**** Exercise inputs ****
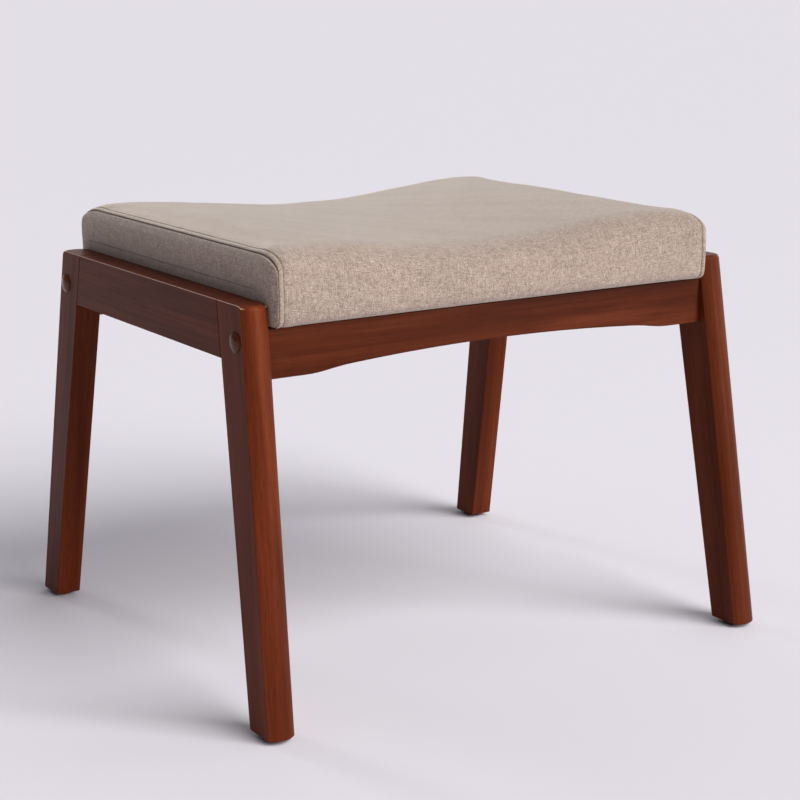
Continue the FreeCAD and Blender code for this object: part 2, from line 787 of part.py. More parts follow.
# Wrap panel: front, top and rear of the cover, with a hem under the board along front and rear
wrap_window = box("wrap_window", ("-seam_half_length - " + POKE, "-" + HEM_Y, CUSHION_LOW + " - " + POKE),
                  ("seam_half_length + " + POKE, HEM_Y, BOARD_LOW))
node("cover_wrap_panel", cut("wrap", outer_middle, [lining, wrap_window, slots]))

# End panels, each with a hem under the board between the wrap panel's hems
end_hem = box("end_hem", (HEM_X, "-%s + hem_gap" % HEM_Y, CUSHION_LOW),
              ("seam_half_length", "%s - hem_gap" % HEM_Y, CUSHION_LOW + " + cover_thickness"))
end_shell = cut("end_shell", outer_right, [lining])
end_panel = fused("end_panel_blank", [end_shell, end_hem])
right_end_panel = cut("end_panel", end_panel, [seat_hole, fore(seat_hole), slots])
node("cover_right_end_panel", right_end_panel)
node("cover_left_end_panel", across(right_end_panel))

# Seat board and foam fill the cover; the dust cover closes it from below
board_slab = box("board_slab", ("-frame_half_length", "-leg_reach_foot", BOARD_LOW + " - " + POKE),
                 ("frame_half_length", "leg_reach_foot", BOARD_TOP))
node("seat_board", cut("board", common("board_blank", filling, board_slab), holes_up))
foam_slab = box("foam_slab", ("-frame_half_length", "-leg_reach_foot", BOARD_TOP),
                ("frame_half_length", "leg_reach_foot", "%s + 2 * shoulder_height" % CUSHION_LOW))
node("seat_foam", common("foam", filling, foam_slab))
dust_sheet = box("dust_sheet", ("-" + DUST_X, "-" + DUST_Y, DUST_LOW),
                 (DUST_X, DUST_Y, DUST_LOW + " + dust_cover_thickness"))
node("dust_cover", cut("dust", dust_sheet, holes_up))

doc.recompute()

faults = []
for item in doc.Objects:
    if "Invalid" in item.State or "Error" in item.State:
        faults.append("%s is %s" % (item.Name, item.State))
for piece in nodes:
    if piece.Shape.isNull() or not piece.Shape.isValid() or not piece.Shape.Solids:
        faults.append("%s has no valid shape" % piece.Label)
if faults:
    raise RuntimeError("; ".join(faults))

os.makedirs("parts", exist_ok=True)
for piece in nodes:
    piece.Shape.exportStep(os.path.join("parts", piece.Label + ".step"))
    print(piece.Label, len(piece.Shape.Solids), "solids", round(piece.Shape.Volume / 1000, 2), "cm3")
print(len(nodes), "nodes")
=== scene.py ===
import math

import bmesh
import bpy
import numpy as np
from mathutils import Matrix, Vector


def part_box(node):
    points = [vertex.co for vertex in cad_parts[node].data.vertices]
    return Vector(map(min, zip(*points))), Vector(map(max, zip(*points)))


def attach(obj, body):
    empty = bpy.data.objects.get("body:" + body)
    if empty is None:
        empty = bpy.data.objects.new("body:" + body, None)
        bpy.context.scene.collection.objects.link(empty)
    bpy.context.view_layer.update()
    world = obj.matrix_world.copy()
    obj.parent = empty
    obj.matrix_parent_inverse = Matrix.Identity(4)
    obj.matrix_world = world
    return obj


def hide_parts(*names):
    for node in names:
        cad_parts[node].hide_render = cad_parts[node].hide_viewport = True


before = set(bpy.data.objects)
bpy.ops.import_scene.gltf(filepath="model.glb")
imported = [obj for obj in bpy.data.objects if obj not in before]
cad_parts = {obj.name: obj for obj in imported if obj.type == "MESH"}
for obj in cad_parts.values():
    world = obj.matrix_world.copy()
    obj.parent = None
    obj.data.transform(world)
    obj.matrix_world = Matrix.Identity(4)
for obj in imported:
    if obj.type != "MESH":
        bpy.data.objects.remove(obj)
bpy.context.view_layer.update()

# Camera: a long lens held a little above the stool, turned so that the front, the left end and the top show.
# The place, the turn and the lens follow the photograph's perspective. The lens is in millimetres, and places
# and sizes are in metres, here and below.
CAMERA_PLACE = (-1.07374, -1.67480, 0.70456)
CAMERA_YAW = 33.0
CAMERA_PITCH = 13.22
LENS = 84.31
SENSOR = 36.0
camera_data = bpy.data.cameras.new("camera")
camera_data.lens = LENS
camera_data.sensor_width = SENSOR
camera = bpy.data.objects.new("camera", camera_data)
camera.location = CAMERA_PLACE
camera.rotation_euler = (math.radians(90 - CAMERA_PITCH), 0, math.radians(-CAMERA_YAW))
bpy.context.collection.objects.link(camera)
bpy.context.scene.camera = camera

# Legs: four splayed boards of close-grained hardwood, tapering a little to the foot, with a bowed outer edge.
# They are stained red-brown and lacquered to a satin gloss. The grain runs down each leg, and no two are
# stained alike. A painted highlight, a pale line in place of glinting light, runs along the upper arrises.
STAIN = ((80, 32, 16), (108, 47, 25), (130, 62, 36))
# A painted highlight: the pale colour laid on the upper arrises in place of light glinting there.
PAINTED_HIGHLIGHT = (235, 200, 184)
LEG_GRAIN = (0.013, 0.068, -0.396)
CORNERS = {"front_left": (-1, -1, 0.92), "front_right": (1, -1, 0.60), "rear_left": (-1, 1, 0.74),
           "rear_right": (1, 1, 0.70)}


def paint(red, green, blue):
    """A colour given as screen values from 0 to 255, as a shader wants it."""
    channels = []
    for number in (red, green, blue):
        share = number / 255
        channels.append(share / 12.92 if share <= 0.04045 else ((share + 0.055) / 1.055) ** 2.4)
    return (*channels, 1.0)


def grey(share):
    """A grey by its share of white, past 1 for brighter."""
    return (share, share, share, 1)


def new_material(name):
    material = bpy.data.materials.new(name)
    material.use_nodes = True
    tree = material.node_tree
    return material, tree, tree.nodes["Principled BSDF"]


def add(tree, kind, **settings):
    """A node, with its settings by attribute name and its inputs by socket name."""
    node = tree.nodes.new(kind)
    for key, setting in settings.items():
        if hasattr(node, key):
            setattr(node, key, setting)
        else:
            node.inputs[key.replace("_", " ")].default_value = setting
    return node


def ramp(tree, source, stops):
    """A colour that goes through the stops, (place, colour), as the source rises."""
    node = tree.nodes.new("ShaderNodeValToRGB")
    elements = node.color_ramp.elements
    while len(elements) < len(stops):
        elements.new(0.5)
    for element, (place, colour) in zip(elements, stops):
        element.position = place
        element.color = colour
    tree.links.new(source, node.inputs["Fac"])
    return node.outputs["Color"]


def mixed(tree, blend, share, first, second):
    """Two colours mixed, each of them given as a colour or a socket."""
    node = tree.nodes.new("ShaderNodeMix")
    node.data_type = "RGBA"
    node.blend_type = blend
    for socket, given in (("Factor", share), ("A", first), ("B", second)):
        inlet = [item for item in node.inputs if item.name == socket and item.enabled][0]
        if isinstance(given, bpy.types.NodeSocket):
            tree.links.new(given, inlet)
        else:
            inlet.default_value = given
    return [item for item in node.outputs if item.enabled][0]


def maths(tree, kind, *given):
    """A sum of one to three numbers or sockets."""
    node = add(tree, "ShaderNodeMath", operation=kind)
    for inlet, item in zip(node.inputs, given):
        if isinstance(item, bpy.types.NodeSocket):
            tree.links.new(item, inlet)
        else:
            inlet.default_value = item
    return node.outputs["Value"]


def relief(tree, shader, height, strength, depth):
    """Fine ups and downs in a surface."""
    bump = add(tree, "ShaderNodeBump", Strength=strength, Distance=depth)
    tree.links.new(height, bump.inputs["Height"])
    tree.links.new(bump.outputs["Normal"], shader.inputs["Normal"])


def with_painted_highlight(tree, colour, share):
    """The colour with a painted highlight where a face looks up and to a side, as on a rounded upper arris.
    """
    facing = add(tree, "ShaderNodeNewGeometry")
    split = add(tree, "ShaderNodeSeparateXYZ")
    tree.links.new(facing.outputs["Normal"], split.inputs["Vector"])
    both = maths(tree, "MINIMUM", split.outputs["Z"], maths(tree, "ABSOLUTE", split.outputs["X"]))
    edge = add(tree, "ShaderNodeMapRange", From_Min=0.42, From_Max=0.60, To_Max=share)
    edge.interpolation_type = "SMOOTHSTEP"
    tree.links.new(both, edge.inputs["Value"])
    return mixed(tree, "MIX", edge.outputs["Result"], colour, paint(*PAINTED_HIGHLIGHT))


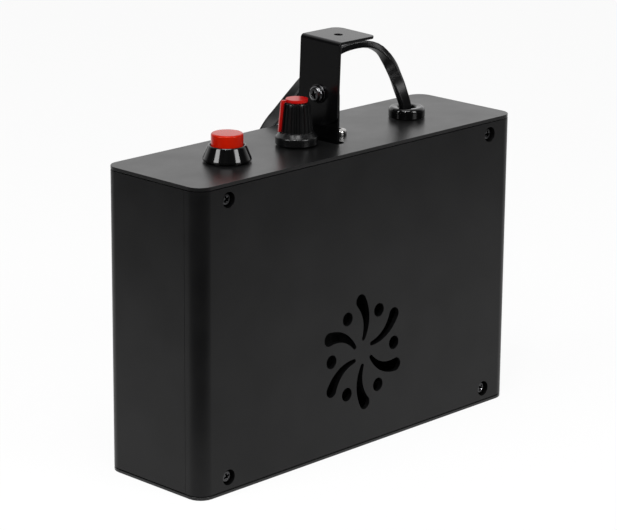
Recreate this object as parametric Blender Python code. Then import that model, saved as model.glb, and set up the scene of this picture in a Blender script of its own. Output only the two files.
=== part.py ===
"""Compact strobe light with a speed knob, a flash button, a hanger bracket and a flat two-core cord.

Metres, +Z up. The origin is the middle of the housing's underside. The vented rear cover faces -Y and the
light window faces +Y. The controls, the cord and the bracket stand on the top plate.
"""

import math

import bmesh
import bpy
from mathutils import Matrix, Vector

# Fits
GAP = 0.0003
FINE_GAP = 0.00015
OVERLAP = 0.0005

# Housing
BOX_LENGTH = 0.160
BOX_DEPTH = 0.047
BOX_HEIGHT = 0.110
CORNER_RADIUS = 0.0055
PLATE = 0.0012
WALL = 0.0018
FRONT_WALL = 0.0025
SEAM_FROM_REAR = 0.0072
TONGUE_DEPTH = 0.0030
TONGUE_THICKNESS = 0.0015

# Screws and nuts. The cross recess is in shares of the head's radius and height
CROSS_REACH = 0.58
CROSS_HALF_WIDTH = 0.13
CROSS_FLOOR = 0.45
SCREW_RADIUS = 0.0015
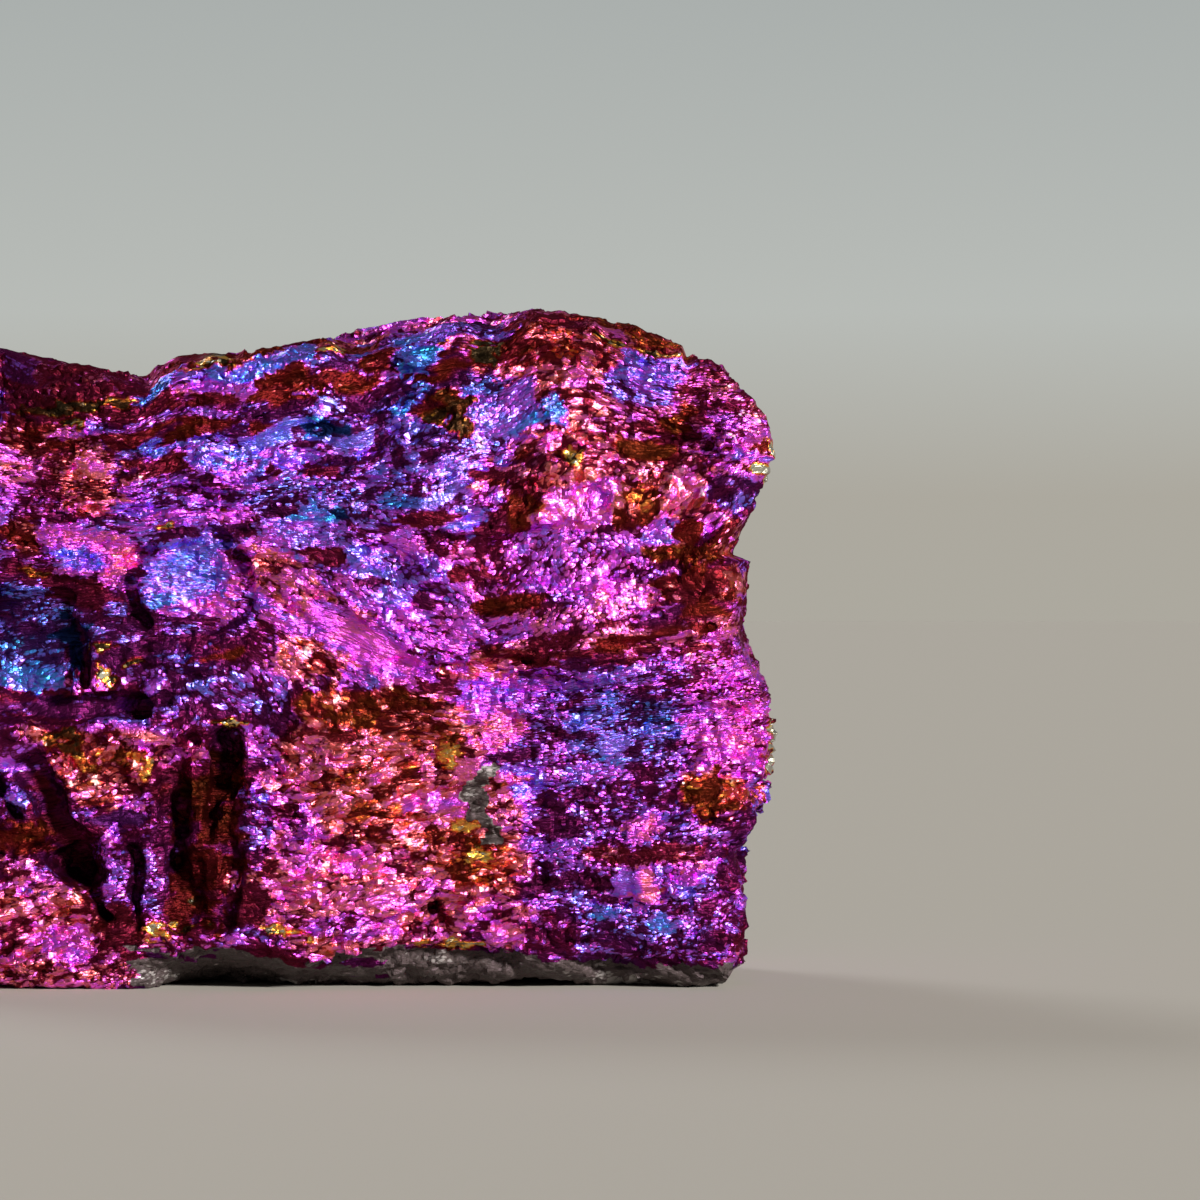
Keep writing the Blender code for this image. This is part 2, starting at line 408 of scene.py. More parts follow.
# %% Set the cutters into the face
# Each box: (name, x, z, width, height, depth, turn in degrees clockwise, swing of its floor in degrees)
BOXES = [
    ("shelf_under_plate", -10.0, 23.6, 15.0, 6.4, 0.5, 19, -4),
    ("blue_pocket", -15.6, 23.2, 6.8, 7.4, 2.4, 2, -6),
    ("pocket_edge", -11.5, 22.4, 0.65, 5.2, 2.4, -14, 0),
    ("blade_mould", -12.4, 18.9, 11.2, 1.5, 1.5, 0, 3),
    ("blade_mould_end", -8.1, 18.6, 2.2, 0.6, 2.1, 4, 0),
    ("blade_mould_corner", -7.4, 18.9, 1.3, 1.0, 1.9, 0, 0),
    ("worn_bay", -3.6, 10.4, 5.6, 12.4, 0.8, 3, 0),
    ("left_slot", -5.1, 10.5, 1.3, 11.8, 1.6, -5, 0),
    ("left_slot_right", -4.5, 8.2, 0.9, 7.6, 1.3, 3, 0),
    ("left_slot_core", -4.95, 10.2, 0.5, 6.0, 2.5, -3, 0),
    ("left_slot_foot", -5.2, 5.4, 1.3, 3.0, 1.2, 6, 0),
    ("left_slot_head", -4.2, 16.0, 0.7, 3.2, 1.3, 16, 0),
    ("left_slot_left", -5.8, 13.4, 0.8, 4.6, 1.2, -9, 0),
    ("left_slot_rib", -3.7, 13.2, 0.5, 5.0, 1.2, 6, 0),
    ("right_slot", -1.5, 16.1, 1.6, 2.3, 2.2, 3, 0),
    ("right_slot_low", -1.9, 14.2, 0.9, 3.2, 3.0, 9, 0),
    ("right_slot_corner", -1.1, 14.0, 0.8, 1.6, 1.6, -12, 0),
    ("right_slot_side", -2.5, 12.6, 0.6, 3.4, 2.0, 16, 0),
    ("right_slot_tail", -1.4, 10.6, 0.8, 6.0, 1.0, -3, 0),
    ("right_slot_foot", -2.7, 8.0, 0.9, 5.0, 1.0, 6, 0),
    ("slanting_mould", -12.9, 11.2, 9.8, 2.0, 2.0, 63, 4),
    ("slanting_mould_head", -16.9, 13.3, 5.0, 0.9, 1.8, 60, 0),
    ("pit_floor", -11.4, 8.6, 1.2, 2.6, 3.8, 10, 0),
    ("pit_left", -13.9, 9.4, 2.4, 0.8, 1.5, -12, 0),
    ("pit_tail", -10.3, 5.9, 0.8, 3.0, 1.8, -36, 0),
    ("pit_brow", -11.6, 10.6, 2.2, 0.7, 1.6, 24, 0),
    ("slot_by_block", -7.9, 7.8, 0.85, 3.8, 1.7, 3, 0),
    ("slot_by_block_foot", -7.7, 5.2, 0.6, 2.2, 1.3, -9, 0),
    ("slot_by_block_head", -8.6, 9.5, 1.3, 0.6, 1.1, 22, 0),
    ("crack_left_of_pink", -13.35, 34.6, 0.5, 3.4, 1.0, 2, 0),
    ("crack_over_plate", -11.0, 32.0, 4.6, 0.35, 0.8, -1, 0),
    ("crack_beside_plate", -9.05, 31.3, 0.35, 1.8, 0.8, 10, 0),
    ("lower_crack", 12.3, 4.6, 0.7, 3.8, 1.8, -11, 0),
    ("long_fissure", 18.9, 9.0, 0.4, 4.8, 1.0, -4, 0),
    ("long_fissure_top", 18.3, 16.6, 0.4, 2.6, 0.9, 8, 0),
    ("fissure_foot", 19.5, 7.2, 0.4, 2.0, 0.9, -6, 0),
    ("fissure_arm", 21.2, 7.5, 4.4, 0.4, 0.9, 6, 0),
    ("blue_block_edge", 22.6, 17.0, 0.4, 2.6, 1.0, 0, 0),
    ("edge_notch", 33.2, 29.05, 1.6, 0.35, 12.0, -3, 0),
    ("edge_slot", 33.0, 32.2, 2.4, 0.3, 3.0, 2, 0),
    ("indigo_nook", 30.7, 32.8, 2.4, 0.5, 1.0, 12, 0),
    ("lens_shadow", 30.6, 24.4, 3.0, 0.4, 1.0, 4, 0),
    ("brow_shadow", 24.0, 42.9, 7.4, 0.35, 0.8, 3, 0),
    ("disc_gap_right", -0.5, 28.1, 0.8, 2.4, 1.0, -16, 0),
    ("disc_gap_left", -8.0, 27.6, 0.55, 2.6, 1.5, -2, 0),
    ("disc_gap_left_top", -7.1, 29.5, 0.55, 2.6, 1.6, 42, 0),
    ("disc_gap_left_low", -7.45, 25.7, 0.5, 2.1, 1.3, -33, 0),
]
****
#### Request
Start with the line that contains "Recreate this object" and end with the line that contains "SCREW_RADIUS = 0.0015"; give those lines again exactly, and no others.

#### Task answer
Recreate this object as parametric Blender Python code. Then import that model, saved as model.glb, and set up the scene of this picture in a Blender script of its own. Output only the two files.
=== part.py ===
"""Compact strobe light with a speed knob, a flash button, a hanger bracket and a flat two-core cord.

Metres, +Z up. The origin is the middle of the housing's underside. The vented rear cover faces -Y and the
light window faces +Y. The controls, the cord and the bracket stand on the top plate.
"""

import math

import bmesh
import bpy
from mathutils import Matrix, Vector

# Fits
GAP = 0.0003
FINE_GAP = 0.00015
OVERLAP = 0.0005

# Housing
BOX_LENGTH = 0.160
BOX_DEPTH = 0.047
BOX_HEIGHT = 0.110
CORNER_RADIUS = 0.0055
PLATE = 0.0012
WALL = 0.0018
FRONT_WALL = 0.0025
SEAM_FROM_REAR = 0.0072
TONGUE_DEPTH = 0.0030
TONGUE_THICKNESS = 0.0015

# Screws and nuts. The cross recess is in shares of the head's radius and height
CROSS_REACH = 0.58
CROSS_HALF_WIDTH = 0.13
CROSS_FLOOR = 0.45
SCREW_RADIUS = 0.0015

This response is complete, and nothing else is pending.